Near ground air exchange processes have an essential significance for the air hygiene conditions and the climate of a region. The wind speed is used as a measure of air exchange. It describes the speed of the wind stream; at the same time showing that the atmosphere pulls or pushes away air masses. Within built-up areas, as opposed to the open countryside, an average of 20 - 30 % decrease in the wind speed at near ground can be expected. A simultaneous increase in the level of bio-climatic and air hygienic pollution frequently prevents the introduction of unpolluted air masses on the one hand as well as the turbulence, thinning and the evacuation of this polluted air on the other hand. In the immediate vicinity of individual building structures and in the street area, it can come however to very heavy increases in the wind speed caused by squalls and wind channelization with its accompanying unpleasant effects to persons (wind load, dust squalls, eye irritation etc.).

The wind is defined in terms of a vector of its direction and speed.
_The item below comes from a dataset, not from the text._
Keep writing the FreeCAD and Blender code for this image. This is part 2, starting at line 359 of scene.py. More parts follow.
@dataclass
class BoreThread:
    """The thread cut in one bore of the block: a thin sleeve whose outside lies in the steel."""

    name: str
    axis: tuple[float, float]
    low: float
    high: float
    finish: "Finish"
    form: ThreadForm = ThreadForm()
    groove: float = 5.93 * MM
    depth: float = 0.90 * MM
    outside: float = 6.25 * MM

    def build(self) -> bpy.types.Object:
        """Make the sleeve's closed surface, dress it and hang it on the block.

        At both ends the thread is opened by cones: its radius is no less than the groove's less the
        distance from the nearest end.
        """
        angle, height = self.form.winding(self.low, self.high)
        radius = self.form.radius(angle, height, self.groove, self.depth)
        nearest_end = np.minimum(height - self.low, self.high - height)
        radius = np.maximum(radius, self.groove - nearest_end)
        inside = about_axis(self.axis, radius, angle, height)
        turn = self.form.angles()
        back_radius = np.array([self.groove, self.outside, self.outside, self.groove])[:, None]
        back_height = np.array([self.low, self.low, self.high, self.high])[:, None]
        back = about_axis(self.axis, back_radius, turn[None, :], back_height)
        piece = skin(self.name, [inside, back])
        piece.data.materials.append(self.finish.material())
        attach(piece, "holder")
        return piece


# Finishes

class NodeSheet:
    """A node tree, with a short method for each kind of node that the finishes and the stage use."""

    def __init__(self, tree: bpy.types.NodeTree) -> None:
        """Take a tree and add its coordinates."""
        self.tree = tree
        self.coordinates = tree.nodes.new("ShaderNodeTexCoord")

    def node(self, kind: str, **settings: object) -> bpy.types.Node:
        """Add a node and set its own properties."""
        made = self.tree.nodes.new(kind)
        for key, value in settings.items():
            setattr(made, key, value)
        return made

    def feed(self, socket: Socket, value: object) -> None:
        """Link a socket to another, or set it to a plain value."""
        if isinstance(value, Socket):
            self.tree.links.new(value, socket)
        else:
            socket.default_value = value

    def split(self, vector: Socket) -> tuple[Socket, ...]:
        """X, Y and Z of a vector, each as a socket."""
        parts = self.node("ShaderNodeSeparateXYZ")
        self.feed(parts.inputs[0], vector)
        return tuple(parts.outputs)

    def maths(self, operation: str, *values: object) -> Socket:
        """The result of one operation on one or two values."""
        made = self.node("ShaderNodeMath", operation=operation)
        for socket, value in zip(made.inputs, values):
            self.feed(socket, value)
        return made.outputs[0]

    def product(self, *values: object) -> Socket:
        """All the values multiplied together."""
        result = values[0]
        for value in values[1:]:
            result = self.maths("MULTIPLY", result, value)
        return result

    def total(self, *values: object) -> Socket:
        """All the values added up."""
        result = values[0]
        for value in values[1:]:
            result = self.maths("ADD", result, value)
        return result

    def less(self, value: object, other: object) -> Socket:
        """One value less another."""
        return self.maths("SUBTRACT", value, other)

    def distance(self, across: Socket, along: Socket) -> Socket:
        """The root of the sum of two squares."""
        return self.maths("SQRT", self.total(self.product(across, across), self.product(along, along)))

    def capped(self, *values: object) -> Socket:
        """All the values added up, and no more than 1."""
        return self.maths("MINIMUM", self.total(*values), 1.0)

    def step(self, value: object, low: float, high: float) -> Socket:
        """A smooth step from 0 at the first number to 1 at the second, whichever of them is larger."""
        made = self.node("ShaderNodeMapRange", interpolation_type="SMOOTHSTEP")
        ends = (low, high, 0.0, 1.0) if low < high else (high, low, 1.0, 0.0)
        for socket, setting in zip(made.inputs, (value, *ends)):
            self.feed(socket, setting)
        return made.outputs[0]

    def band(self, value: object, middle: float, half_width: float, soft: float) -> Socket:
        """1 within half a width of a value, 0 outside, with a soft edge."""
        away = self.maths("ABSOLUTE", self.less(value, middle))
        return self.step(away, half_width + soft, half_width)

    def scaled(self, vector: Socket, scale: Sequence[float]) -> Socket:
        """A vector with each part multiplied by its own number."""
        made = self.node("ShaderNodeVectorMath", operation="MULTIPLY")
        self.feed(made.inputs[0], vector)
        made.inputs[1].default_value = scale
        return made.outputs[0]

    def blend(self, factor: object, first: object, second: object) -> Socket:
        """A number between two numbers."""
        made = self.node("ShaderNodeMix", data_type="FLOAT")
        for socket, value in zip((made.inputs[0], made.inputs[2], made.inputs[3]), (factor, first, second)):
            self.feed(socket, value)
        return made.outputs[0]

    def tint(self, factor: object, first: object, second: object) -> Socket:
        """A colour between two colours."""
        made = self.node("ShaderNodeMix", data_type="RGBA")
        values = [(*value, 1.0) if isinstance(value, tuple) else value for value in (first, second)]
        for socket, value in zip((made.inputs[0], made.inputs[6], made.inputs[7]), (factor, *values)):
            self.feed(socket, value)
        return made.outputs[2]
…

The continuous wind measurements are taken, as per international agreement (World Meteorological Organization 1983), at fixed, least disturbed stations at a height of 10 m above the ground.
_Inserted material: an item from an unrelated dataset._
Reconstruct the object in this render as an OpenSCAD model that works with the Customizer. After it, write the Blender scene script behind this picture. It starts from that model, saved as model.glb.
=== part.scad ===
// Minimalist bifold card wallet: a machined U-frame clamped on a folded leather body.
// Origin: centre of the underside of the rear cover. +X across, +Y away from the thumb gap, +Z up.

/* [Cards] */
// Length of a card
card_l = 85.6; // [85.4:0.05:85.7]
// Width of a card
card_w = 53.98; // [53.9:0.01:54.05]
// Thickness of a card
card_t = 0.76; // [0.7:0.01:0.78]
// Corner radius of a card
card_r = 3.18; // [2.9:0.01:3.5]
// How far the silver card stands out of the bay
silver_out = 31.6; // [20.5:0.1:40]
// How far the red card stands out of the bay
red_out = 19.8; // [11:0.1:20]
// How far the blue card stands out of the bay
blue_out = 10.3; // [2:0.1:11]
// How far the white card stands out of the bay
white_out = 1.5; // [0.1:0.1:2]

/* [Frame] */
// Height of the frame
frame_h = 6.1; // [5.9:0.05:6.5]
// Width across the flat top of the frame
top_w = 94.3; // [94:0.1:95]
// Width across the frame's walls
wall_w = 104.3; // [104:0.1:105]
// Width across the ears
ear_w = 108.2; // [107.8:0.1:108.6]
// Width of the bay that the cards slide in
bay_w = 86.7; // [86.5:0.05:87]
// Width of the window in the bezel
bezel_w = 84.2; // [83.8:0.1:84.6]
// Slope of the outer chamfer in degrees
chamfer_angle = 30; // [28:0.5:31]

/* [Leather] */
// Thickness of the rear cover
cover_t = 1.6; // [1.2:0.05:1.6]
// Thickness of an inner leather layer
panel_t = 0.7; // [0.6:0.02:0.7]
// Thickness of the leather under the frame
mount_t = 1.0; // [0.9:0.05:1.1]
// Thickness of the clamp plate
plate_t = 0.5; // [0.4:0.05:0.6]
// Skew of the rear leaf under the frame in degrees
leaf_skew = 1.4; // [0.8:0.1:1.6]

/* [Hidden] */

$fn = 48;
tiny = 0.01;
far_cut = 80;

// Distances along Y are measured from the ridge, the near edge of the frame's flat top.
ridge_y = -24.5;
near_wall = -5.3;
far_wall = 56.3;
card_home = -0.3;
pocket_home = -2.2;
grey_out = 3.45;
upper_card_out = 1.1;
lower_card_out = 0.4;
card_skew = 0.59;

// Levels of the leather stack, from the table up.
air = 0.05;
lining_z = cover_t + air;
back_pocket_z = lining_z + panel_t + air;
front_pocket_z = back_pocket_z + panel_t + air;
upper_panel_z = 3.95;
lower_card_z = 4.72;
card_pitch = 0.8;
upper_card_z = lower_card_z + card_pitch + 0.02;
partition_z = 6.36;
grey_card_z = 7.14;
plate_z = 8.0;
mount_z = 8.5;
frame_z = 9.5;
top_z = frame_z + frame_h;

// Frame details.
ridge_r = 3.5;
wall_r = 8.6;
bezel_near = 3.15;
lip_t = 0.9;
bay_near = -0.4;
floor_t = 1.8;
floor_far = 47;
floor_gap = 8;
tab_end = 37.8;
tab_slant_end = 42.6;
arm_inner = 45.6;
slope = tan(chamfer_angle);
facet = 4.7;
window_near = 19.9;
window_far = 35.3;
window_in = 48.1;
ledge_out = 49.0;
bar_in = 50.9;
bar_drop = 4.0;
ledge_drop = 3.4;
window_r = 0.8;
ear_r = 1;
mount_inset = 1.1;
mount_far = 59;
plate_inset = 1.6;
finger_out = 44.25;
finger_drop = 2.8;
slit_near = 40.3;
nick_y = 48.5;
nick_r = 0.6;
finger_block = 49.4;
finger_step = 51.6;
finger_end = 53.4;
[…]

The decisive determinant of the vertical profile of the wind speed is the respective terrain roughness (cf. Fig. 1).

Fig. 1: Decrease in Wind Speed as Influenced by Varieties of Terrain Roughness (according to Baumbach 1991)

Further influence can be exerted either by relief-conditioned cold air drainage especially during low exchange nocturnal radiation periods with slight degree of cloudiness or in urban areas by particular wind systems created through plain wind effects.

The air masses ascending as a result of the strong warming of the city cause after-streams of cooler air from the surrounding countryside. Plain wind effects can only work in the inner city if from the center of town outgoing air channels are available or at least permeable building structures leading to the urban periphery. For very big conurbations like Berlin the plain wind effect plays a role in the above all near cold air generating areas on the city periphery, but also in green spaces in the inner city. The proof for such plain winds requires enormous effort and therefore has up to now only been simulated in a model for Berlin (cf. Wagner 1993 and Map 04.07, SenStadtUm 1993).